Now, I don't personally condone leaving children unattended in cars. I have never personally left my own son alone in the car, even for such a short errand. But, I just don't think leaving a sleeping child in a car for less than ten minutes while you are just a few steps away is an offense worth arresting someone over. I just don't. I mean, the car was within the mother's sight at all times. The woman did not even go into the store.

Back in the days before ubiquitious debit cards and Pay-at-the-Pump machines, when drivers actually had to go IN to gas stations to pay for gas, my parents used to leave my sister and me alone in the car for a few minutes all the time at the gas station, while they went INSIDE the establishment to pay, and I am sure this is true of most people in my generation. A lot of us, too, were left in the car for a minute or two at the corner store while an adult ran in to grab a package of diapers or a gallon of milk.

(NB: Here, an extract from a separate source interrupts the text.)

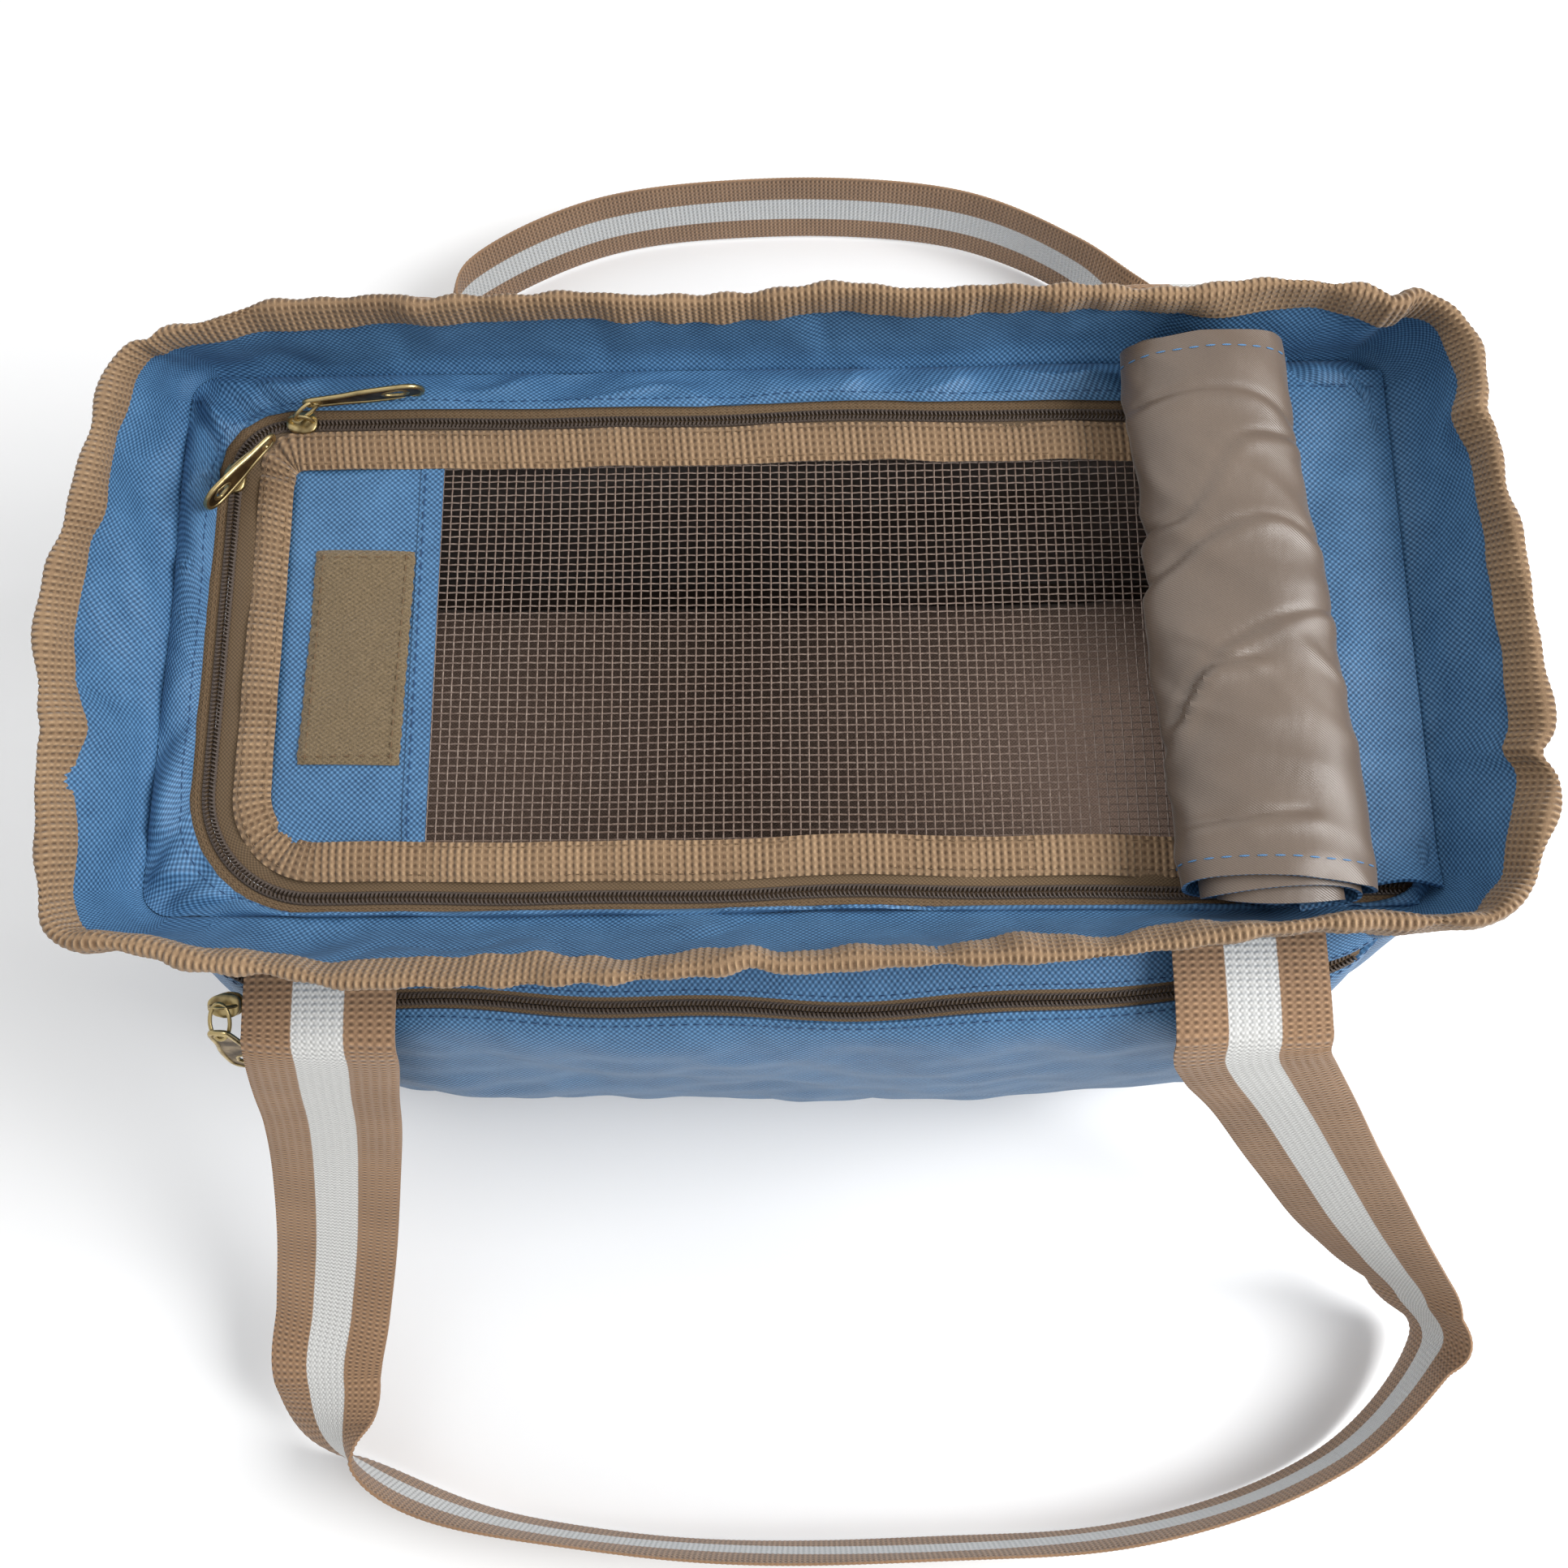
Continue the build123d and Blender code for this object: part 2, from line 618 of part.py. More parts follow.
ALONG = (1, 0, 0)
UPRIGHT = (0, 0, 1)

# Each strap hangs from its hinge line, turns on to its edge and lies in an arc on the floor.
front_route = [
    ((-HANDLE_X, -FRONT_HINGE_Y, FRONT_HINGE_Z), ALONG),
    ((-152.5, -154, 206), ALONG),
    ((-167, -178, 105), ALONG),
    ((-186, -212, 58), (1, -0.1, 0.25)),
    ((-201, -247, 33), (0.8, -0.2, 0.75)),
    ((-190, -285, 27), (0.2, -0.1, 1)),
    ((-120, -322, 27), UPRIGHT),
    ((0, -333, 27), UPRIGHT),
    ((140, -326, 27), UPRIGHT),
    ((232, -297, 28), UPRIGHT),
    ((276, -252, 40), (0.3, 0.0, 1)),
    ((248, -213, 105), (0.9, -0.2, 0.5)),
    ((196, -176, 165), (1, -0.1, 0.25)),
    ((156, -153, 210), ALONG),
    ((HANDLE_X, -FRONT_HINGE_Y, FRONT_HINGE_Z), ALONG),
]
back_route = [
    ((-HANDLE_X, BACK_HINGE_Y, BACK_HINGE_Z), ALONG),
    ((-154, 151, 208), ALONG),
    ((-163, 172, 105), ALONG),
    ((-176, 206, 56), (1, 0.1, 0.25)),
    ((-182, 240, 33), (0.8, 0.3, 0.75)),
    ((-164, 280, 27), (0.2, 0.1, 1)),
    ((-95, 315, 27), UPRIGHT),
    ((0, 326, 27), UPRIGHT),
    ((90, 316, 27), UPRIGHT),
    ((150, 284, 28), UPRIGHT),
    ((172, 243, 38), (0.5, -0.1, 1)),
    ((165, 205, 80), (1, -0.1, 0.4)),
    ((150, 172, 150), ALONG),
    ((147, 150, 214), ALONG),
    ((HANDLE_X, BACK_HINGE_Y, BACK_HINGE_Z), ALONG),
]
save(make_handle(front_route), "front_handle")
save(make_handle(back_route), "back_handle")
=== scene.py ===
"""Soft-sided pet transport carrier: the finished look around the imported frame.

Every piece is drawn in millimetres in the frame of the carrier (X along it, Y to its back, Z up) and is
turned into metres when its mesh is made. Cloth is a thin closed slab round a wavy grid of points.
"""

import logging
import math
from dataclasses import dataclass, field
from enum import Enum
from typing import Sequence

import bmesh
import bpy
import numpy as np
from mathutils import Matrix, Vector


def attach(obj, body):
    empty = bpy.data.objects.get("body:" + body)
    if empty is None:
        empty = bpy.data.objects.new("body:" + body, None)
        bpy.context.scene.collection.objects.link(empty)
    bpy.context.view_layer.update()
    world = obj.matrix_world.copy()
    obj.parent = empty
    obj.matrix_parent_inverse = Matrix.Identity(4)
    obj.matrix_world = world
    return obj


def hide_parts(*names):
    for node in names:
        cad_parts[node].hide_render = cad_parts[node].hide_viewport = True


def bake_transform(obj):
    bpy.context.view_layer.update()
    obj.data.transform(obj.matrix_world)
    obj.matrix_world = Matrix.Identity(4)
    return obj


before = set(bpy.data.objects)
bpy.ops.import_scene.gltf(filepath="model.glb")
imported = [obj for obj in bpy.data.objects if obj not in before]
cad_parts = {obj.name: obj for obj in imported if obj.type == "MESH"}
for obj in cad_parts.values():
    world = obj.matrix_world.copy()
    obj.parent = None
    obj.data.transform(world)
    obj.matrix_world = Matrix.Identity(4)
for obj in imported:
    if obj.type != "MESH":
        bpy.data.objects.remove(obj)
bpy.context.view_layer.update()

MM = 0.001
TAU = 2 * math.pi
CLOTH_MAP = "Cloth"
LOG = logging.getLogger("carrier")

Array = np.ndarray
Colour = tuple[float, float, float]
Point = tuple[float, float, float]
Spot = tuple[float, float]
Fold = tuple[Spot, Spot, float, float]
UP = np.array([0.0, 0.0, 1.0])
RIB_STEPS = 4


# ---------------------------------------------------------------- lines and waves


def unit(vectors: Array) -> Array:
    """Vectors scaled to length one."""
    return vectors / np.maximum(np.linalg.norm(vectors, axis=-1, keepdims=True), 1e-9)


def lengths_along(line: Array) -> Array:
    """Distance along a line of points, from its first point to each of them."""
    steps = np.linalg.norm(np.diff(line[:, :3], axis=0), axis=1)
    return np.concatenate([[0.0], np.cumsum(steps)])


def resample(line: Array, count: int, closed: bool = False) -> Array:
    """Evenly spaced points along a line.

    Args:
        line: points, with any further columns carried along.
        count: number of points wanted.
        closed: whether the line's last point is its first one again, which is then left out.

    Returns:
        The new points, with the same columns.
    """
    along = lengths_along(line)
    wanted = np.linspace(0.0, along[-1], count + 1 if closed else count)[:count]
    return np.stack([np.interp(wanted, along, line[:, k]) for k in range(line.shape[1])], 1)


def smooth_line(points: Sequence[Sequence[float]], count: int, closed: bool = False) -> Array:
    """A smooth line through points, evenly spaced.

    Args:
        points: what the line passes through, with any further columns carried along.
        count: number of points wanted.
        closed: whether the line runs back into its start.

    Returns:
        Points along the line.
    """
    knots = np.asarray(points, float)
    if closed:
        knots = np.vstack([knots[-1:], knots, knots[:2]])
    else:
        knots = np.vstack([2 * knots[0] - knots[1], knots, 2 * knots[-1] - knots[-2]])
    t = np.linspace(0, 1, 20, endpoint=False)[:, None]
    parts = []
    for a, b, c, d in zip(knots, knots[1:], knots[2:], knots[3:]):
        parts.append(
            0.5 * (2 * b + (c - a) * t + (2 * a - 5 * b + 4 * c - d) * t**2 + (3 * b - a - 3 * c + d) * t**3)
        )
    parts.append(knots[-2:-1])
    return resample(np.vstack(parts), count, closed)


def stepped(*runs: tuple[float, float, int]) -> Array:
    """Values in runs, each from its first value to its last in a number of steps."""
    return np.concatenate([np.linspace(*run) for run in runs])


def bell(distance: Array, width: float) -> Array:
    """A smooth bump: one at no distance, fading over a width."""
    return np.exp(-((distance / width) ** 2))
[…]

Should all of our parents have been arrested?

I understand that rising carjacking rates, and the general campaign to raise awareness about children's safety issues, have changed the social landscape since then. And so I do also understand why some people were upset that Ms. Coyne left her baby in the car, even though she only did so for a few minutes, and she could see the car at all times.

But I think the appropriate response, if officials thought a response was warranted, would have been to issue her a stern warning and leave it at that. I believe it's an almost criminal waste of time and effort for the system prosecute frivolous cases like these, when children are returned every day to homes where there has been documented evidence of serious abuse. And I think that dragging this well-intentioned mother's name and reputation through the mud will hurt her daughters far, far more than a few minutes alone in a safe car seat, in a safely locked car, ten yards away from their mother ever could.


Debbie said...

god, Jae, you should SO be writing for MOMocrats.

at least.

although, in fact, I'd rather see you writing a blog that was under your own moniker, that drew loads of traffic, because you're so brilliant.

like, um, hey! *this* is a blog like that!

(I know, I know - you're too busy to promote it properly. I understand. I'm still allowed to be frustrated, though, right?)

p.s. that woman's story made me so sad and so offended/stressed out by our obvious police state.


Awesome Mom said...

That is just awful! I have parked at the bank and left the kids in the car while I get cash from the ATM (not in the summer, but at other much cooler times) and I could see the car the whole time. It is just horrible that this poor woman is getting harassed for this. Are we to be scared to even let our kids play in another room in our home? Who knows what coudl happen in that other room?

Jaelithe said...

That's similar to what my husband said when he read this. He said, "Are parents not allowed to leave a kid in the living room while they go to the bathroom now?"

Jaelithe said...

P.S. I would totally write for MOMocrats if they wanted me to, but I feel much too intimidated by the general famousness of the regular writers there to ask.

Farrell said...

well said!

Anonymous said...

What about the endangerment to the older kids being left alone in the Wal-Mart parking lot???

Stupid. People have no common sense anymore.

Anonymous said...

Treffly Coyne is a fine mother who happened to be out on an excursion planned by her children to donate to charity. A lesson we would all do better to be taught by her kids. Unfortunately the government, very concerned about the welfare of her child stepped in. Somehow the officer saw that a sleeping two year old in a warm and safe locked car with the alarm activated would be better off without the mother who cares for her.

The police would not listen to her story, they refused to listen to witnesses, they did not investigate by going into the store to look at the security video.

Instead, they arrested Treffly Coyne, took custody of her two year old child, broke up her family, and most disturbing, the police abandoned three little girls at the Walmart… left them to their own luck, crying on the curb.

All because the government decided Treffly Coynes family needed its “protection.”

Her children were never in any danger until the representatives of the government showed up.

The police chief of Crestwood, Timothy Sulikowski, knew that there was no evidence that Ms. Coyne had done anything wrong, yet he still decided she needed to be charged and prosecuted.


For 97 days she was labled a child abuser by the state, investigated by the DCFS or CPS, paid expensive legal bills and suffered the public humiliation brought on by the unsubstantiated charges of the Crestwood Police.

Even when the prosecutor dropped the charges for lack of evidence, the police chief and Mayor Robert Stranczek continued to make public statements against Treffly Coyne.

Treffly Coyne is now suing the Village of Crestwood, police officers James Ciukaj, Forrest Wondolowski and Angel Brudnicki in federal court.

She would have preferred to have won in criminal court.

All she asked for was an apology and that the charges would be dropped. Thousands of dollars later, and hundreds of thousands of posts on the internet, the Crestwood Police cannot even give her that.

A terrible mistake was made that night at the Walmart and the Crestwood Police and Mayor Stranczek refuse to acknowlege it. Until they do, all citizens, all families in Crestwood are in danger of these kinds of police abuse.

Her fight is not over. The federal Judge will hear the case and has the power to direct the Crestwood Police to make changes in their policies and procedures.

Hopefully she will prevail in her fight, which is a fight for all of our civil rights and her case will create stronger boundaries between the family and the police.

It was wrong to arrest that mother and subject her children to witness in terror the actions of the police.

What is more wrong is that the woman has to fight such wrongdoing in federal court.

A victory for Treffly Coyne will be a victory for all American Families. The civil rights she is fighting for our your civil rights as well.